The former is a British rapper and dancehall artiste, responsible for many hit songs, prominent among them "Hurt Me," which charted highly in the UK. Surely an artiste worthy of respect. Somehow, it had to be the Burna Boy affiliation that got her celebrity status in the country. Since their relationship has been made public, Nigerians have found a way to project their sexist propagandas into every Twitter post, every Instagram story. It becomes shameful. When rumors filtered of Burna Boy cheating, she was, as usual, on the brunt edge of it, suffering the tactless jokes and sour memes, which suggested that a man like Burna Boy could never be loyal.

But they (Burna and Stefflon) have since forged on, so the Twitter posts and Instagram stories say. The Nigerian press, music blogs mostly, have gleefully kept up with their disrespect, attaching "Burna Boy's girlfriend" in every headline and opening sentence. On Saturday, 16th of November, Stefflon Don performed in Lagos. When she wasn't on stage six hours after the supposed time, riled-up concert goers took to their phones and said their minds. Motolani Alake, for Pulse Nigeria, reviewed the event. His words were spiced with raw anger, as sentence after sentence, he peeled into the Nigerian organization structure as nonsense. Would a mainstream artiste ever hold a show and show up in time? However apt his observations, some hours earlier, he had gotten on Twitter.

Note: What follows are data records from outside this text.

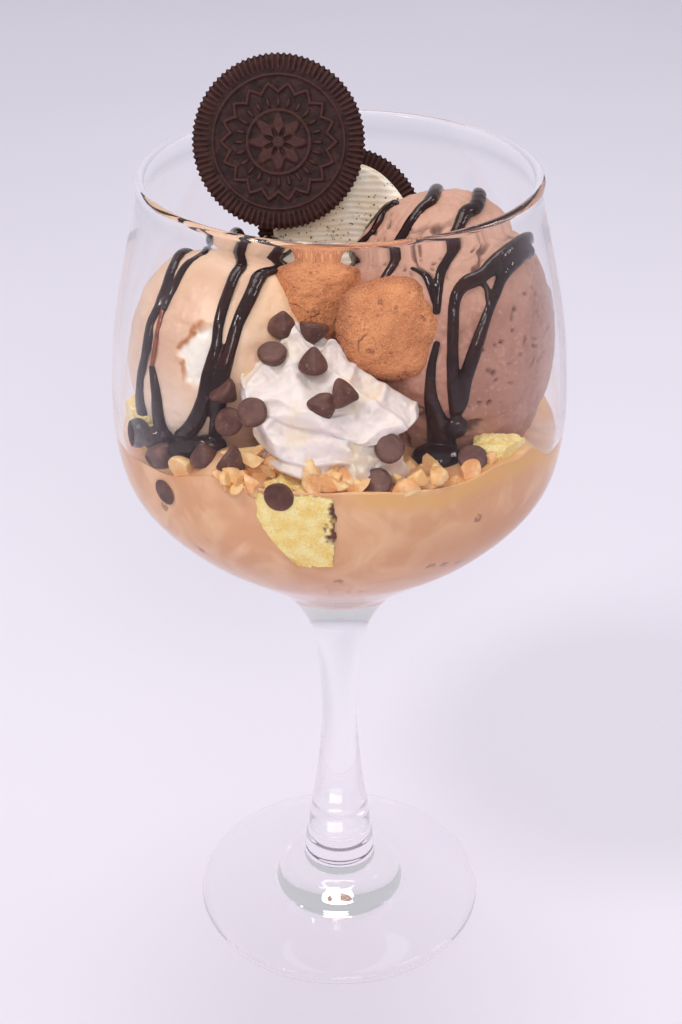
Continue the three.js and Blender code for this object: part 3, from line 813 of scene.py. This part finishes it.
def cream(look):
    """The filling, from the bowl's floor to its uneven top, reaching just into the wall."""
    _, way = circle(CREAM_SIDES)
    line = inside_line(WALL - CREAM_INTO_WALL)
    floor_line, wall_line = line[1:BOWL_FLOOR_POINTS], line[BOWL_FLOOR_POINTS:]
    heights = np.linspace(wall_line[0, 1], GLASS_HEIGHT - 0.01, 200)
    radii = np.interp(heights, wall_line[:, 1], wall_line[:, 0])

    def radius(height):
        return np.interp(height, heights, radii)

    level = np.full(CREAM_SIDES, CREAM_LEVEL)
    for _ in range(4):
        reach = radius(level)
        level = cream_top(reach * way[0], reach * way[1]) + CREAM_MENISCUS
    rings = [ring(way, reach, height) for reach, height in floor_line]
    base = wall_line[0, 1]
    for share in np.linspace(0, 1, 60):
        height = base + (level - base) * share
        rings.append(ring(way, radius(height), height))
    edge = radius(level)
    for share in np.linspace(0, 1, 110)[1:-1]:
        reach = edge * (1 - share)
        climb = CREAM_MENISCUS * np.exp(-(edge - reach) / CREAM_MENISCUS_REACH)
        rings.append(ring(way, reach, cream_top(reach * way[0], reach * way[1]) + climb))
    points, faces = skin(np.array(rings))
    x, y, z = points.T
    # low: darker towards the bottom; on the right side it is painted shade
    low = np.maximum(step(z, 0.165, 0.125), 0.8 * step(x, 0.0, 0.03) * step(z, 0.172, 0.158))
    under = cream_top(x, y) + CREAM_MENISCUS + 0.0012 * noise(points, 0.012, 6) - z
    band = step(under, 0.0002, 0.0012) * step(under, 0.0075, 0.0035)
    wall = step(np.hypot(x, y), CREAM_RADIUS - 0.003, CREAM_RADIUS - 0.001)
    marks = {"low": low, "edge": 0.8 * band * wall * step(x, -0.004, 0.008)}
    piece("caramel_filling", points, faces, look, ["caramel_cream"], "caramel", marks=marks)


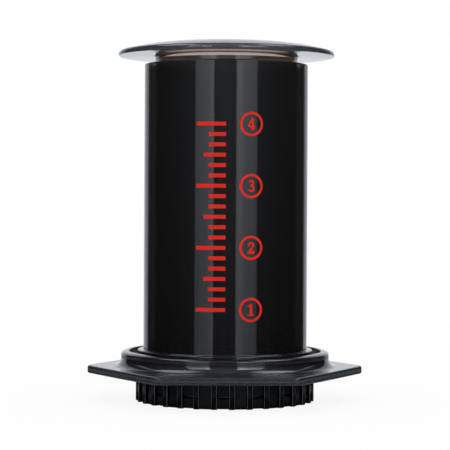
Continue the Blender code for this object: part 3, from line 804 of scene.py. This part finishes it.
lit = add(tree, 'ShaderNodeBsdfDiffuse', {'Color': linear('#fafafa')})
part_white = add(tree, 'ShaderNodeMath', {1: 0.9}, {0: path.outputs['Is Camera Ray']},
                 operation='MULTIPLY')
shown = add(tree, 'ShaderNodeMixShader',
            links={0: part_white.outputs[0], 1: lit.outputs[0], 2: white.outputs[0]})
gloss = add(tree, 'ShaderNodeMath',
            links={0: path.outputs['Is Glossy Ray'], 1: path.outputs['Is Transmission Ray']},
            operation='MAXIMUM')
either = add(tree, 'ShaderNodeMixShader',
             links={0: gloss.outputs[0], 1: shown.outputs[0], 2: mirrored.outputs[0]})
tree.links.new(either.outputs[0], tree.nodes['Material Output'].inputs['Surface'])
wear(floor, table)


# Light: an even white studio. What mirrors and clear plastic see of it is a bright backdrop behind the
# press, dim walls beside it, two upright softboxes in front and a strip high up on each side.
world = bpy.data.worlds.new('studio')
bpy.context.scene.world = world
world.use_nodes = True
tree = world.node_tree
tree.nodes.clear()
ways = add(tree, 'ShaderNodeTexCoord')
split = add(tree, 'ShaderNodeSeparateXYZ', links={0: ways.outputs['Generated']})
ahead = add(tree, 'ShaderNodeMath', {1: -1}, {0: split.outputs['Y']}, operation='MULTIPLY')
turn = add(tree, 'ShaderNodeMath', links={0: split.outputs['X'], 1: ahead.outputs[0]}, operation='ARCTAN2')
azimuth = add(tree, 'ShaderNodeMath', links={0: turn.outputs[0]}, operation='DEGREES').outputs[0]
either_way = add(tree, 'ShaderNodeMath', links={0: azimuth}, operation='ABSOLUTE').outputs[0]
rise = add(tree, 'ShaderNodeMath', links={0: split.outputs['Z']}, operation='ARCSINE')
height = add(tree, 'ShaderNodeMath', links={0: rise.outputs[0]}, operation='DEGREES').outputs[0]


def slope(source, *stops):
    """A brightness that follows an angle, through pairs of degrees and brightness."""
    (start, first), (end, last) = stops[:2]
    level = add(tree, 'ShaderNodeMapRange',
                {'From Min': start, 'From Max': end, 'To Min': first, 'To Max': last},
                {'Value': source}).outputs['Result']
    for (start, first), (end, last) in zip(stops[1:], stops[2:]):
        step = add(tree, 'ShaderNodeMapRange',
                   {'From Min': start, 'From Max': end, 'To Max': last - first}, {'Value': source})
        level = add(tree, 'ShaderNodeMath', links={0: level, 1: step.outputs['Result']},
                    operation='ADD').outputs[0]
    return level


def panel(around_press, across, edge, upward, fade, *levels):
    """A soft-edged panel of light, with its span round the press and its span upward in degrees. A span
    that ends past what an angle can reach, such as 400, has no edge there."""
    bright = None
    for source, (low, high), soft in ((around_press, across, edge), (height, upward, fade)):
        opens = add(tree, 'ShaderNodeMapRange', {'From Min': low - soft, 'From Max': low + soft},
                    {'Value': source}, interpolation_type='SMOOTHSTEP').outputs['Result']
        shuts = add(tree, 'ShaderNodeMapRange',
                    {'From Min': high - soft, 'From Max': high + soft, 'To Min': 1, 'To Max': 0},
                    {'Value': source}, interpolation_type='SMOOTHSTEP').outputs['Result']
        levels = (opens, shuts, *levels)
    for level in levels:
        bright = level if bright is None else add(tree, 'ShaderNodeMath', links={0: bright, 1: level},
                                                  operation='MULTIPLY').outputs[0]
    return bright


backdrop = panel(either_way, (142, 400), 1.2, (-100, 40), 14,
                 slope(either_way, (145, 0.5), (150, 0.6), (157, 0.7), (168, 0.95)))
box_up = slope(height, (-6, 0.6), (5, 1.2), (12, 2.0), (30, 5.0))
box_across = slope(either_way, (12, 1.3), (18, 1.5), (25, 1.05), (45, 0.75))
left_box = panel(azimuth, (-45, -18.5), 1, (-40, 36), 5, box_up, box_across)
right_box = panel(azimuth, (12.5, 42.5), 1.5, (-40, 36), 5, box_up, box_across)
walls = add(tree, 'ShaderNodeMath',
            links={0: slope(either_way, (10, 1.0), (52, 0.55), (75, 0.3), (110, 0.14)),
                   1: slope(height, (-6, 0.07), (5, 0.30), (40, 0.6))}, operation='MULTIPLY')
strips = add(tree, 'ShaderNodeMath', {1: 3.6}, {0: panel(either_way, (48, 130), 12, (50, 70), 5)},
             operation='MULTIPLY')
studio = walls.outputs[0]
for light in (backdrop, left_box, right_box, strips.outputs[0]):
    studio = add(tree, 'ShaderNodeMath', links={0: studio, 1: light}, operation='MAXIMUM').outputs[0]
mirrored = add(tree, 'ShaderNodeBackground', {'Color': linear('#f6faff')}, {'Strength': studio})
plain = add(tree, 'ShaderNodeBackground', {'Color': (1, 1, 1, 1), 'Strength': 1})
path = add(tree, 'ShaderNodeLightPath')
gloss = add(tree, 'ShaderNodeMath',
            links={0: path.outputs['Is Glossy Ray'], 1: path.outputs['Is Transmission Ray']},
            operation='MAXIMUM')
soft = add(tree, 'ShaderNodeMixShader',
           links={0: gloss.outputs[0], 1: plain.outputs[0], 2: mirrored.outputs[0]})
sky = add(tree, 'ShaderNodeMixShader',
          links={0: path.outputs['Is Camera Ray'], 1: soft.outputs[0], 2: plain.outputs[0]})
add(tree, 'ShaderNodeOutputWorld', links={'Surface': sky.outputs[0]})


# Camera: where the photograph was taken from, 715 mm in front and 82 mm above the table, level, with a
# long lens shifted down to the press.
eye = bpy.data.cameras.new('eye')
eye.sensor_width = 36
eye.lens = 142.1
eye.shift_x = -0.0018
eye.shift_y = -0.0656
camera = bpy.data.objects.new('eye', eye)
camera.location = (-0.0200, -0.7147, 0.0821)
camera.rotation_euler = (math.pi / 2, -0.0054, -0.028)
bpy.context.collection.objects.link(camera)
bpy.context.scene.camera = camera
bpy.context.scene.view_settings.view_transform = 'Standard'
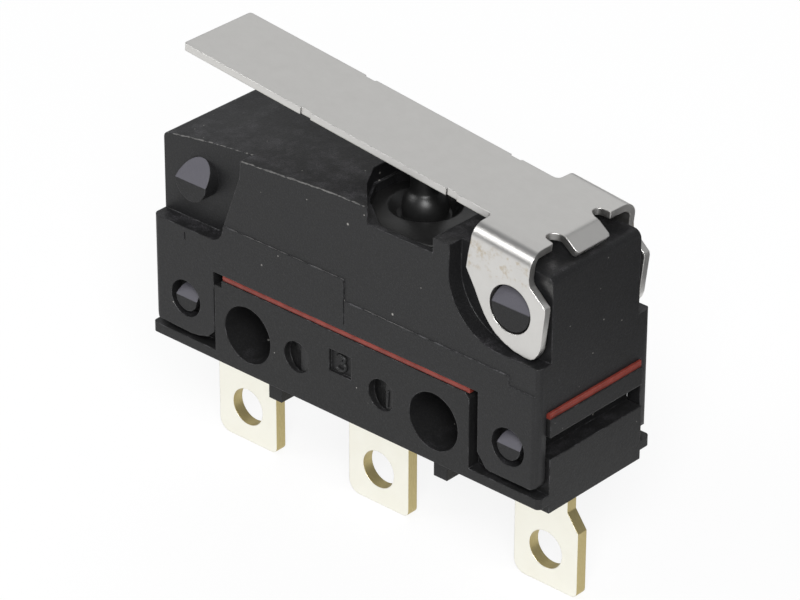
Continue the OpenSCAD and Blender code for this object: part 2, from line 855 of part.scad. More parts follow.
// the snap spring: a coil swept between the drive arm's tip and the moving blade
spring_from = [plunger_x + drive_reach + spring_gap, drive_z - 0.06];
spring_to = [contact_x - spring_hold, blade_z + blade_t + coil_r + 0.08];
turns = 9;
sides = 6;
steps = 12 * turns;
spring_len = norm(spring_to - spring_from);
spring_tilt = atan2(spring_from[1] - spring_to[1], spring_to[0] - spring_from[0]);

function coil_ring(i) = let (a = 360 * turns * i / steps, s = spring_len * i / steps)
    [for (k = [0 : sides - 1]) let (b = 360 * k / sides, r = coil_r - wire_r + wire_r * cos(b))
        [s + wire_r * sin(b), r * cos(a), r * sin(a)]];

module snap_spring() {
    pts = [for (i = [0 : steps]) each coil_ring(i)];
    color("#b9b9b5")
    translate([spring_from[0], 0, spring_from[1]])
        rotate([0, spring_tilt, 0])
            polyhedron(points = pts, faces = concat(
                [[for (k = [0 : sides - 1]) k]],
                [for (i = [0 : steps - 1], k = [0 : sides - 1]) let (n = (k + 1) % sides)
                    [i * sides + k, (i + 1) * sides + k, (i + 1) * sides + n, i * sides + n]],
                [[for (k = [0 : sides - 1]) steps * sides + sides - 1 - k]]));
}

case();
base();
seal_gasket();
plunger();
plunger_boot();
lever();
com_terminal();
no_terminal();
nc_terminal();
no_contact();
nc_contact();
drive_arm();
moving_blade();
moving_contact();
snap_spring();
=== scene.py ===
# %% [markdown]
# # A sealed micro switch with a long hinge lever
#
# The switch is a black moulded case clipped over a black base, with a thin red
# seal between them, three plated solder terminals below and a bent steel lever on
# top that presses a small plunger under a rubber boot. The construction comes from
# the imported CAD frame. This lesson gives every part its finish, adds the small
# forms that only the eye needs, and sets up the studio. Lengths are in metres, as
# Blender keeps them, and `MM` turns a drawing's millimetres into them.

import math

import bmesh
import bpy
import numpy as np
from mathutils import Matrix, Vector
from mathutils.geometry import delaunay_2d_cdt


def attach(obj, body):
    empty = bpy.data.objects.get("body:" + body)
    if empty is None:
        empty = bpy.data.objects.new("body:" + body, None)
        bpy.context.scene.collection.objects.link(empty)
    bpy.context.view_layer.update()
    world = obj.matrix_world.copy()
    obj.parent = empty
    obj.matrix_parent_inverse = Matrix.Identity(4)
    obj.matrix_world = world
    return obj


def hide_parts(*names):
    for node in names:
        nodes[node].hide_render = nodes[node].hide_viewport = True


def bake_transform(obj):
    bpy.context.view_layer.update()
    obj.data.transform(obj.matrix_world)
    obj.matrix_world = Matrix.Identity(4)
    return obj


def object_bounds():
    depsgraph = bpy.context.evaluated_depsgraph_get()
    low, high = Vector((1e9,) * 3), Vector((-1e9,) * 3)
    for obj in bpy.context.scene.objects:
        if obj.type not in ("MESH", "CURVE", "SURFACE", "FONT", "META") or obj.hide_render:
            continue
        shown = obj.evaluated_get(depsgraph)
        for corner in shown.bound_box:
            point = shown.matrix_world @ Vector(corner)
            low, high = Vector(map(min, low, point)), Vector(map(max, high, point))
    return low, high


MM = 0.001
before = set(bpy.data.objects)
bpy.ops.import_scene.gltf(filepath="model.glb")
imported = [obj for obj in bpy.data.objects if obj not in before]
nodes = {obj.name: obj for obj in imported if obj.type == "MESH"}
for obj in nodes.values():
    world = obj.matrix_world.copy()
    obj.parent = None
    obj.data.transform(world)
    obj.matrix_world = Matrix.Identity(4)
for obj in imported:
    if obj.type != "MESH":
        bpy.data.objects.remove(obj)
cad_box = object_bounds()
print("nodes in the frame:", ", ".join(sorted(nodes)))
print("box of the frame:", [[round(v / MM, 2) for v in corner] for corner in cad_box])

# %% [markdown]
# ## The camera
#
# A small product is best shown through a long lens from well away, so its edges stay
# nearly parallel. The camera looks at the middle of the body from in front and
# to the right, about thirty degrees above the table. Its three axes are worked out
# from those angles, which is clearer than aiming it by a constraint.

# %% Camera
CAMERA_AZIMUTH = math.radians(41.95)
CAMERA_ELEVATION = math.radians(29.35)
CAMERA_ROLL = math.radians(0.21)
CAMERA_DISTANCE = 163.3 * MM
CAMERA_ASIDE, CAMERA_LIFT = 0.154 * MM, 1.766 * MM
CAMERA_LENS = 193.1


def camera_matrix(azimuth, elevation, roll, distance, aside, lift):
    """Place of a camera on a sphere round the origin: its back axis points along the
    sphere's radius, its right axis lies level, and both are then rolled."""
    back = Vector((math.sin(azimuth) * math.cos(elevation),
                   -math.cos(azimuth) * math.cos(elevation), math.sin(elevation)))
    level = Vector((math.cos(azimuth), math.sin(azimuth), 0))
    upright = back.cross(level)
    right = level * math.cos(roll) + upright * math.sin(roll)
    up = upright * math.cos(roll) - level * math.sin(roll)
    place = back * distance + right * aside + up * lift
    return Matrix((
        (right.x, up.x, back.x, place.x),
        (right.y, up.y, back.y, place.y),
        (right.z, up.z, back.z, place.z),
        (0, 0, 0, 1)))


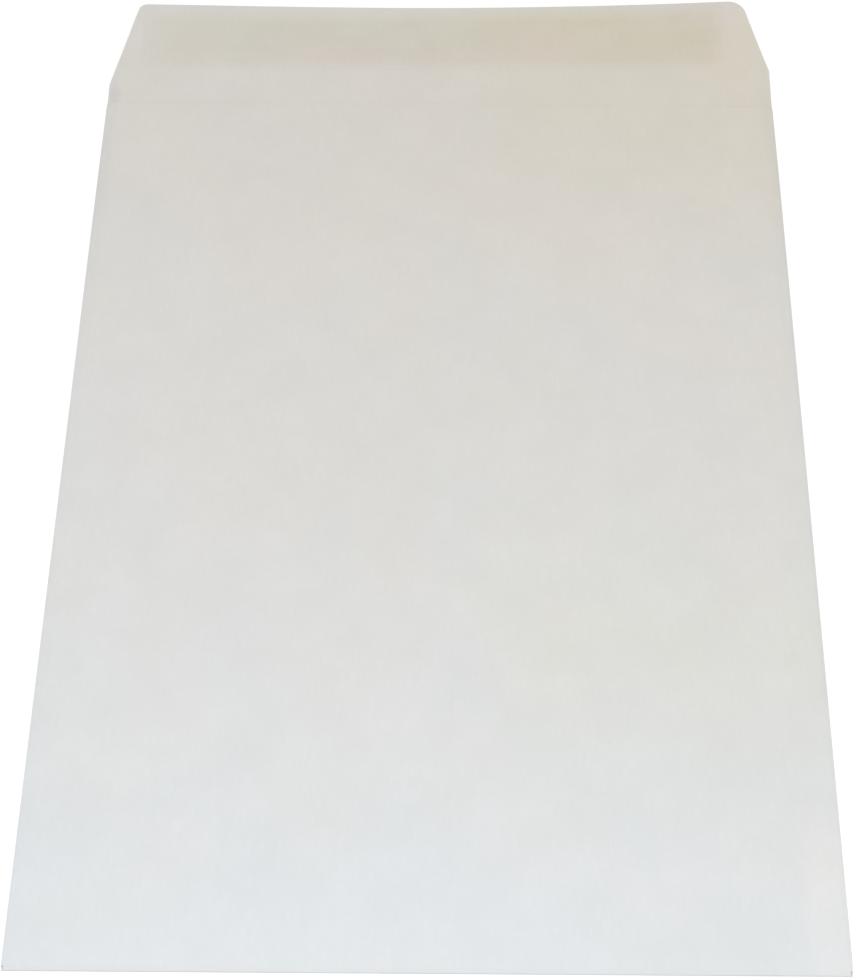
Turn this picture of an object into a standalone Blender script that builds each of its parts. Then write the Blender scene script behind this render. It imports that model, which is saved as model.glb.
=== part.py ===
"""A pocket envelope folded from one sheet of paper, lying open on its front panel.

Metres. +X runs across the pocket, +Y from the bottom fold to the closing flap, and +Z up. The origin is on
the surface that the envelope lies on, below the middle of the whole opened length.

The sheet is drawn as its middle surface, panel by panel from one set of columns, and is then given the
paper's thickness. Distances along the envelope are first measured from the outside of the bottom fold.
"""
import math

import bmesh
import bpy
from mathutils import Vector

MM = 0.001

# The paper and the dried films on it
PAPER = 0.12 * MM
GUM_FILM = 0.03 * MM
GUM_GAP = 0.05 * MM
GLUE_FILM = 0.02 * MM

# The pocket
POCKET_WIDTH = 229 * MM
POCKET_LENGTH = 324 * MM
THROAT_DEPTH = 4 * MM
BACK_INSET = 0.8 * MM
FOLD_GAP = 0.2 * MM
BELLY = 1.2 * MM
THROAT_GAP = 0.05 * MM
THROAT_SAG_RUN = 60 * MM
THROAT_SAG_WIDTH = 35 * MM

# The side flaps, which are folded in and carry the back panel
SIDE_FLAP_WIDTH = 18 * MM
SIDE_FLAP_END = 1.2 * MM
SIDE_FLAP_TOP = 5 * MM
SIDE_FLAP_BEVEL = 7 * MM
GLUE_MARGIN = 3 * MM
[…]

His tweet ("Like boyfriend, like girlfriend"), proves the first item for a cross-reference when it comes to female artistes. It plays into the typical Nigerian's insatiable thirst for the entertaining. Emptied of its trivia via the romantic relationship with Burna Boy, the person of Stefflon Don holds nothing for most Nigerians. That she happens to have that widely-accepted brand of sexual appeal sells her even better. One would not be wrong to say that Nigerians would react more to a Lifestyle blog post on Stefflon Don than an update on her actual music career.

Cardi B requires less effort on our parts. Her public image is built around her sexually-charged personality, a rawness that makes fans eager for her music and recently, political thoughts. In a world of policed female artistes, Cardi B is something of a phenomenon. Her accent, thick with Spanish, gives crudeness to her, an unrefined quality that forces fans to behold her humanity, in that way that Tiwa Savage and DJ Cuppy cannot assert in the Nigerian space.

In the eyes of most, on that Lagos stage, she isn't Cardi B, the Grammy award–winning rapper. She is a sexual object. But perhaps, she should be Cardi B, a powerful woman of color who's taken control of her body. She should be Cardi B, expressive and yet human, just as men all over the world are allowed to be. How Tiwa Savage and DJ Cuppy (and many females in the Nigerian entertainment scene) should be.

Alas, capitalism will cater to its purse, and Cardi, hers – whether things will ever change, that remains to be seen.